If India wants to counter China and compete with it, it will have to enforce prohibition, believes the chief minister.
Nitish Kumar today brought the China factor in his six-month-old liquor ban in the state and said it was necessary if our country wanted to counter or compete with its giant neighbour.
China is the world's second largest economy with a $11.4 trillion GDP, and a share of around 9.3 per cent in the global GDP. India is the seventh largest economy with a GDP of around $2.3 trillion as per World Bank data.
"People wish we compete with China. But will India and its new generation counter it while being drowned in liquor?

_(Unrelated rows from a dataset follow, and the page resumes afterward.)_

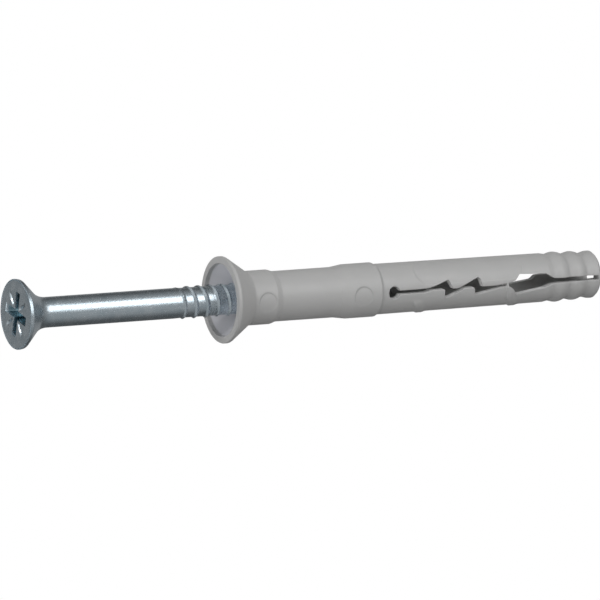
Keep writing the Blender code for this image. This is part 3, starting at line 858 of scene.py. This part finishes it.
class Shader:
    """The nodes of one material or world."""

    def __init__(self, owner):
        owner.use_nodes = True
        self.tree = owner.node_tree
        self.tree.nodes.clear()

    def node(self, kind, settings=None, sockets=None, output=0):
        """Adds a node: its settings first, then the values or links of its sockets. Gives one output."""
        made = self.tree.nodes.new(kind)
        for key, setting in (settings or {}).items():
            setattr(made, key, setting)
        for key, content in (sockets or {}).items():
            if isinstance(content, Value):
                self.tree.links.new(content.socket, made.inputs[key])
            else:
                made.inputs[key].default_value = content
        return Value(self, made.outputs[output]) if made.outputs else None

    def math(self, operation, *inputs):
        """A Math node on numbers and values."""
        return self.node("ShaderNodeMath", {"operation": operation}, dict(enumerate(inputs)))

    def mix(self, factor, first, second):
        """A colour between two colours; the sockets of a Mix node that take colours are 6 and 7."""
        sockets = {0: factor, 6: first, 7: second}
        return self.node("ShaderNodeMix", {"data_type": "RGBA"}, sockets, 2)

    def noise(self, place, scale, detail=2.0, roughness=0.5):
        """Fractal noise from 0 to 1 at a scale in features for each unit of place."""
        sockets = {"Vector": place, "Scale": scale, "Detail": detail, "Roughness": roughness}
        return self.node("ShaderNodeTexNoise", None, sockets)

    def parts(self, vector):
        """The three numbers of a vector."""
        split = self.node("ShaderNodeSeparateXYZ", None, {0: vector})
        return [Value(self, output) for output in split.socket.node.outputs]

    def surface(self, height, sockets):
        """The finished surface: its sockets' values, and a bump of a height in millimetres."""
        bump = self.node("ShaderNodeBump", None, {"Strength": 1.0, "Distance": MM, "Height": height})
        coat = self.node("ShaderNodeBsdfPrincipled", None, {**sockets, "Normal": bump})
        self.node("ShaderNodeOutputMaterial", None, {"Surface": coat})


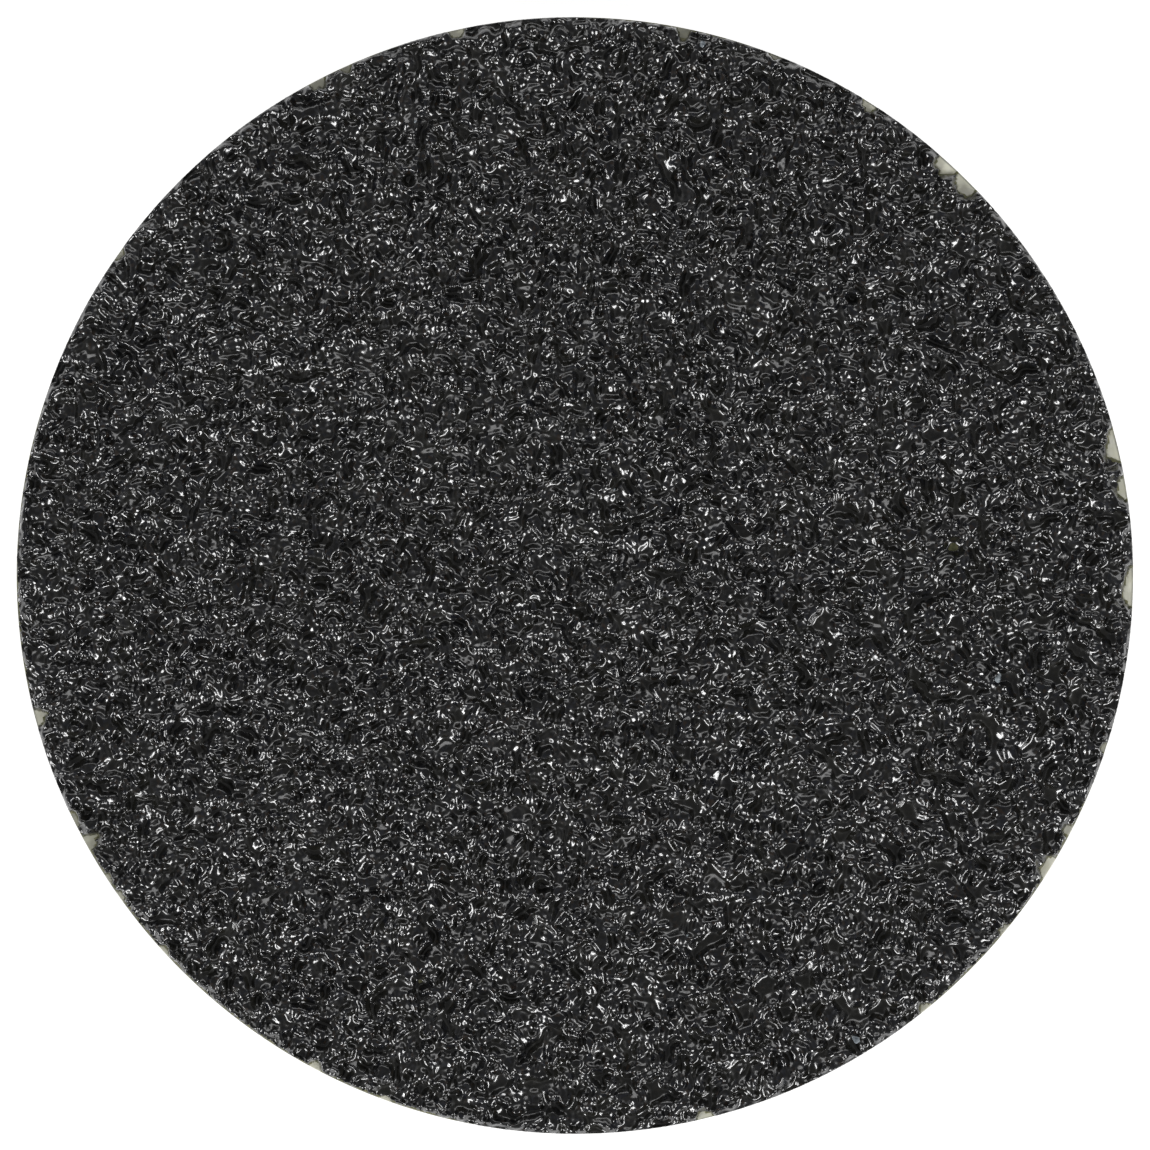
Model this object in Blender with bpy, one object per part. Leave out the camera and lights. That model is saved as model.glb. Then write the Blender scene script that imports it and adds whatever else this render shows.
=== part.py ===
# Coated-abrasive disc for the backing pad of an angle grinder: coarse silicon carbide on cloth, loop backed.
# Metres, +Z up. The disc lies on its loops, with the loop face at z = 0 and the grit face up.

import math

import bmesh
import bpy
from mathutils import Matrix, Vector

# Overall size
disc_radius = 0.0625
rim_segments = 144

# Thickness of each layer, from the loops up
loop_pile_height = 0.0008
knit_ground_thickness = 0.0003
adhesive_thickness = 0.00012
back_size_thickness = 0.00008
cloth_thickness = 0.0007
front_fill_thickness = 0.00006
make_coat_thickness = 0.00022
grain_height = 0.0007
size_coat_thickness = 0.00015

# The bond between two layers is left as a glue line, open at the rim
glue_line = 0.00002

# How far the die and handling leave each layer short of the cloth's cut edge
front_fill_setback = 0.00005
make_coat_setback = 0.00012
grain_setback = 0.00025
pile_edge_radius = 0.00035
grain_edge_chamfer = 0.0003
edge_steps = 3

# Places at the rim where grit and resin broke away in die cutting and bare the cloth:
# angle in degrees from +X, width along the rim and depth from the rim
rim_chips = (
    (47.9, 0.0022, 0.0017),
    (45.15, 0.0025, 0.0017),
    (58.0, 0.0011, 0.0010),
    (13.7, 0.0033, 0.0012),
    (9.1, 0.0020, 0.0009),
    (-1.1, 0.0039, 0.0011),
    (-31.6, 0.0020, 0.0009),
    (-151.2, 0.0016, 0.0016),
    (-165.1, 0.0014, 0.0012),
    (117.6, 0.0013, 0.0010),
    (102.3, 0.0013, 0.0008),
    (78.7, 0.0011, 0.0012),
)
chip_sides = 10
chip_margin = 0.0005  # how far a chip's cutter runs past the layer's two faces


def clear_scene():
    for old in list(bpy.data.objects):
        bpy.data.objects.remove(old)


def new_collection(name):
    collection = bpy.data.collections.new(name)
    bpy.context.scene.collection.children.link(collection)
    return collection


def new_material(name, colour, roughness, metallic=0.0):
    material = bpy.data.materials.new(name)
    material.use_nodes = True
    shader = material.node_tree.nodes["Principled BSDF"]
    shader.inputs["Base Color"].default_value = (*colour, 1.0)
    shader.inputs["Roughness"].default_value = roughness
    shader.inputs["Metallic"].default_value = metallic
    return material


def loop_nylon():
    return new_material("loop_nylon", (0.62, 0.61, 0.58), 0.85)


def knit_nylon():
    return new_material("knit_nylon", (0.52, 0.51, 0.48), 0.8)


def hot_melt():
    return new_material("hot_melt", (0.66, 0.60, 0.44), 0.4)


def back_filler():
    return new_material("back_filler", (0.45, 0.38, 0.24), 0.6)


def cream_cloth():
    return new_material("cream_cloth", (0.69, 0.62, 0.47), 0.9)


def stained_filler():
    return new_material("stained_filler", (0.22, 0.23, 0.12), 0.5)


def dark_resin():
    return new_material("dark_resin", (0.030, 0.029, 0.020), 0.2)


def silicon_carbide():
    return new_material("silicon_carbide", (0.020, 0.020, 0.022), 0.25, 0.1)


def gloss_resin():
    return new_material("gloss_resin", (0.018, 0.018, 0.016), 0.08)


def object_from(bm, name, collection, material=None):
    bmesh.ops.recalc_face_normals(bm, faces=bm.faces)
    mesh = bpy.data.meshes.new(name)
    bm.to_mesh(mesh)
    bm.free()
    piece = bpy.data.objects.new(name, mesh)
    collection.objects.link(piece)
    if material:
        mesh.materials.append(material)
    return piece


def round_layer(name, radius, bottom, thickness, collection, material):
    # A die-cut round of one layer, from z = bottom up
    bm = bmesh.new()
    bmesh.ops.create_cone(
        bm,
        cap_ends=True,
        segments=rim_segments,
        radius1=radius,
        radius2=radius,
        depth=thickness,
    )
    piece = object_from(bm, name, collection, material)
    piece.location.z = bottom + thickness / 2
    return piece


def ease_rim(piece, at_top, width, steps):
    # Rounds or chamfers the rim's edge on the layer's top or bottom face
    half = max(vertex.co.z for vertex in piece.data.vertices)
    ring_height = half if at_top else -half
    bm = bmesh.new()
    bm.from_mesh(piece.data)
    rim = [
        edge
        for edge in bm.edges
        if all(math.isclose(end.co.z, ring_height, abs_tol=half / 100) for end in edge.verts)
    ]
    bmesh.ops.bevel(
        bm,
        geom=rim,
        offset=width,
        offset_type="OFFSET",
        segments=steps,
        profile=0.5,
        affect="EDGES",
    )
    bm.to_mesh(piece.data)
    bm.free()


def smooth_rim(piece):
    piece.data.shade_smooth()
    piece.data.set_sharp_from_angle(angle=math.radians(30))


def chip_cutter(bottom, top, collection):
    # One upright prism for each chip, with an uneven oval outline centred on the cloth's cut edge
    bm = bmesh.new()
    middle = (bottom + top) / 2
    height = top - bottom + 2 * chip_margin
    for number, (degrees, width, depth) in enumerate(rim_chips):
        turn = Matrix.Rotation(math.radians(degrees), 4, "Z")
        place = turn @ Matrix.Translation((disc_radius, 0.0, middle))
        oval = Matrix.Diagonal((depth, width / 2, 1.0, 1.0))
        made = bmesh.ops.create_cone(
            bm,
            cap_ends=True,
            segments=chip_sides,
            radius1=1.0,
            radius2=1.0,
            depth=height,
        )
        for vertex in made["verts"]:
            around = math.atan2(vertex.co.y, vertex.co.x)
            uneven = 1.0 + 0.14 * math.sin(3.0 * around + 1.7 * number)
            flat = Vector((vertex.co.x * uneven, vertex.co.y * uneven, vertex.co.z))
            vertex.co = place @ oval @ flat
    cutter = object_from(bm, "rim_chip_cutter", collection)
    cutter.hide_render = True
    cutter.display_type = "WIRE"
    return cutter


def cut_chips(piece, cutter):
    cut = piece.modifiers.new("rim chips", "BOOLEAN")
    cut.operation = "DIFFERENCE"
    cut.solver = "EXACT"
    cut.object = cutter


def loop_pile(bottom, collection):
    piece = round_layer("loop_pile", disc_radius, bottom, loop_pile_height, collection, loop_nylon())
    ease_rim(piece, False, min(pile_edge_radius, loop_pile_height / 2), edge_steps)
    return piece


def loop_knit_ground(bottom, collection):
    return round_layer(
        "loop_knit_ground", disc_radius, bottom, knit_ground_thickness, collection, knit_nylon()
    )


def laminating_adhesive(bottom, collection):
    return round_layer(
        "laminating_adhesive", disc_radius, bottom, adhesive_thickness, collection, hot_melt()
    )


def back_size_coat(bottom, collection):
    return round_layer(
        "back_size_coat", disc_radius, bottom, back_size_thickness, collection, back_filler()
    )


def backing_cloth(bottom, collection):
    return round_layer(
        "backing_cloth", disc_radius, bottom, cloth_thickness, collection, cream_cloth()
    )


def front_fill_coat(bottom, collection):
    radius = disc_radius - front_fill_setback
    return round_layer(
        "front_fill_coat", radius, bottom, front_fill_thickness, collection, stained_filler()
    )


def make_coat(bottom, collection):
    radius = disc_radius - make_coat_setback
    return round_layer("make_coat", radius, bottom, make_coat_thickness, collection, dark_resin())


def grain_layer(bottom, collection):
    radius = disc_radius - grain_setback
    piece = round_layer("grain_layer", radius, bottom, grain_height, collection, silicon_carbide())
    ease_rim(piece, True, min(grain_edge_chamfer, grain_height / 2), 1)
    return piece


def size_coat(bottom, collection):
    # The coat covers the grain tops, so it ends where the grain layer's chamfer begins
    radius = disc_radius - grain_setback - min(grain_edge_chamfer, grain_height / 2)
    return round_layer("size_coat", radius, bottom, size_coat_thickness, collection, gloss_resin())


def build():
    clear_scene()
    parts = new_collection("abrasive_disc")
    cutters = new_collection("cutters")

    # Each layer starts one glue line above the one below it
    backing = (
        (loop_pile, loop_pile_height),
        (loop_knit_ground, knit_ground_thickness),
        (laminating_adhesive, adhesive_thickness),
        (back_size_coat, back_size_thickness),
        (backing_cloth, cloth_thickness),
    )
    coating = (
        (front_fill_coat, front_fill_thickness),
        (make_coat, make_coat_thickness),
        (grain_layer, grain_height),
        (size_coat, size_coat_thickness),
    )
    level = 0.0
    for make_piece, thickness in backing:
        smooth_rim(make_piece(level, parts))
        level += thickness + glue_line

    coated = []
    coating_bottom = level
    for make_piece, thickness in coating:
        piece = make_piece(level, parts)
        smooth_rim(piece)
        coated.append(piece)
        level += thickness + glue_line

    cutter = chip_cutter(coating_bottom, level - glue_line, cutters)
    for piece in coated:
        cut_chips(piece, cutter)


build()
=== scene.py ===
import math

import bpy
import numpy as np
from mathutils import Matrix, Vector


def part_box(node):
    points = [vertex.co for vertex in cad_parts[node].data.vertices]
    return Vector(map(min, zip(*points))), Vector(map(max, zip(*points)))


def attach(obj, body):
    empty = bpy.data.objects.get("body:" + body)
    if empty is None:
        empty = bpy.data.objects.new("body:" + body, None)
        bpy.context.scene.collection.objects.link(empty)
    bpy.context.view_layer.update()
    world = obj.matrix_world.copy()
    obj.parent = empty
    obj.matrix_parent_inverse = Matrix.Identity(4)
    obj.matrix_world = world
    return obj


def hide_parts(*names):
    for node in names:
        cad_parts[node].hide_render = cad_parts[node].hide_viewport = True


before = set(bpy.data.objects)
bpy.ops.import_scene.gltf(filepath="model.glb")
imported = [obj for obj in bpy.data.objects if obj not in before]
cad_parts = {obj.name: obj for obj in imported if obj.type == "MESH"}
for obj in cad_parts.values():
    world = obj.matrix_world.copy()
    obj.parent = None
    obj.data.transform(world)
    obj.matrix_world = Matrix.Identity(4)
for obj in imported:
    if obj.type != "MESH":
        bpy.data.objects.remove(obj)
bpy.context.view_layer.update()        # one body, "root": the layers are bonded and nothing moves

mm = 0.001
fullTurn = 2 * math.pi
print("frame loaded:", len(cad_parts), "layers")


def layerSpan(node):
    low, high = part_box(node)
    return low[2], high[2]


# radius and heights, all read from the layers
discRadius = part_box("backing_cloth")[1][0]
pileLow, pileTop = layerSpan("loop_pile")
clothLow, clothTop = layerSpan("backing_cloth")
fillLow, fillTop = layerSpan("front_fill_coat")
makeLow = layerSpan("make_coat")[0]

# the cut edge, all widths and depths in mm
rimShape = {
    "trim": 0.03,
    # where the round is a little flat: direction in degrees, half width in radians, depth
    "flats": ((42, 0.42, 0.20), (226, 0.45, 0.10)),
    # where the coating ends short of the cloth: middle and half width in degrees, extra setback
    "shyEdges": (
        (170.0, 9.0, 0.10), (183.5, 4.0, 0.17), (190.5, 2.0, 0.15), (-146.0, 6.0, 0.26),
        (-135.5, 5.0, 0.18), (-125.0, 6.0, 0.17), (-110.0, 8.0, 0.20), (-45.0, 7.0, 0.19),
        (-30.0, 7.0, 0.20), (114.0, 6.0, 0.08), (80.0, 9.0, 0.12),
    ),
    "setback": 0.01,
    "jag": 0.010, "shyJag": 0.35,    # waviness everywhere, and the share of the extra setback added to it
    "mostSetback": 0.6,
    "jagWaves": range(60, 900, 23),
    "jagFall": 0.4,
    "seed": 31,
}

# places at the rim where grit and resin broke away
chips = {
    # angle in degrees, width and depth in mm, how far resin soaked into the bared cloth from 0 to 1
    "places": (
        (47.9, 2.4, 1.8, 0.0), (45.15, 2.9, 1.9, 0.0), (58.0, 1.5, 1.2, 0.2), (13.7, 3.6, 1.35, 0.02),
        (9.1, 2.5, 1.15, 0.05), (-1.1, 4.3, 1.15, 0.02), (-31.6, 2.6, 1.1, 0.08), (-151.2, 1.8, 1.6, 0.50),
        (-165.1, 1.8, 1.4, 0.15), (117.6, 1.7, 1.2, 0.35), (102.3, 1.7, 1.0, 0.10), (78.7, 1.5, 1.3, 0.55),
        (114.3, 1.2, 0.9, 0.5), (144.8, 1.5, 0.7, 0.4), (-154.0, 1.7, 0.7, 0.5), (-147.0, 1.3, 0.7, 0.3),
        (-144.8, 1.3, 0.7, 0.2), (-137.6, 1.4, 0.8, 0.2), (-117.8, 1.4, 1.0, 0.15), (-109.8, 1.3, 0.7, 0.2),
        (-76.4, 1.7, 0.9, 0.2), (-51.0, 1.4, 0.8, 0.25), (-27.2, 1.2, 1.1, 0.2), (-18.0, 1.0, 0.7, 0.3),
        (-39.5, 1.3, 0.7, 0.2), (69.0, 1.6, 0.6, 0.3),
    ),
    "halves": ((-0.30, 0.78), (0.34, 0.66)),         # each chip is two polygons: shift and size
    "sides": (-12.0, 38.0, 88.0, 142.0, 192.0),      # directions of a polygon's sides in degrees
    "reaches": (1.0, 1.05, 1.25, 1.05, 1.0),         # how far out each side lies
    "turned": 16,                                    # degrees that a side may turn
    "reachSpread": (0.84, 1.14),
    "ragged": 0.03,                                  # how far the edge waves, as a share of the chip
    "raggedWaves": (9, 11),                          # radians per mm along x and along y
    "seed": 100,
    "lookAcross": 2.2, "lookInward": 3.2,            # how many widths and depths off a chip is still felt
}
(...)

Our country will have to enforce prohibition if it wants to progress," Nitish said.
Elaborating on the need for prohibition, Nitish put forth the example of China, which he said was immersed in opium addiction, but progressed after quitting it.
The chief minister was speaking at Takht Sri Harmandir Sahib, the birthplace of Guru Gobind Singh, on the launch of Jagriti Yatra (awareness campaign) for the 350th birth anniversary celebrations of the 10th guru of the Sikhs, which will be held from December 30 this year to January 8, 2016.
Nitish added that prohibition has been enforced in Bihar this year as it was the 350th birth anniversary of Guru Gobind Singh and also the centenary year of Champaran Satyagraha of Mahatma Gandhi.
"They had spread the message of ridding the society of liquor so that people could progress properly," he said.
"The success of prohibition is the biggest tribute of devotion. Just coming here and paying obeisance is not the symbol of devotion. Learn something. Understand the basic element of Guru Granth Sahib. No service could be greater than the environment of love, harmony and de-addiction in the society," Nitish added.
He hit out at those who have been speaking against prohibition by quoting Swami Vivekananda, who used to say that people first deride anybody who embarks on a big venture, then oppose him, and finally concede and fall in line.
"Banning liquor has been a huge task and I have full faith that it will succeed with the support of the people. Bihar will set an example. The mandate today favours prohibition and if people keep supporting it, those who are opposing it will fall in line," Nitish added.
The chief minister had been speaking in favour of the prohibition at almost all his public engagements. He even went to the extent of asking those who opposed the ban, not to do so and instead "switch off the lights and drink juice to feel as if you were drinking liquor".
The antics of two Scots William Jardine and James Matheson are said to have had an "incalculable" effect on the health of China as they shipped in the best opium from India and perpetuated a desire for a drug consumed by an estimated 90 per cent of the country's coastal population.
By the mid 1830s there were an estimated 3 million opium users in China. This rose to 15m by the late 1890s. By then, Jardine and Matheson had long ago left China but their importation of the drug had left a culture of consumption so ingrained that it had permeated all classes of Chinese society.
China was in the grip of opium fever and the drug posed a serious social problem. It was estimated that 20 per cent of central government officials smoked the drug along with 80 per cent of the country's clerk class.
There is, however, no prohibition in China.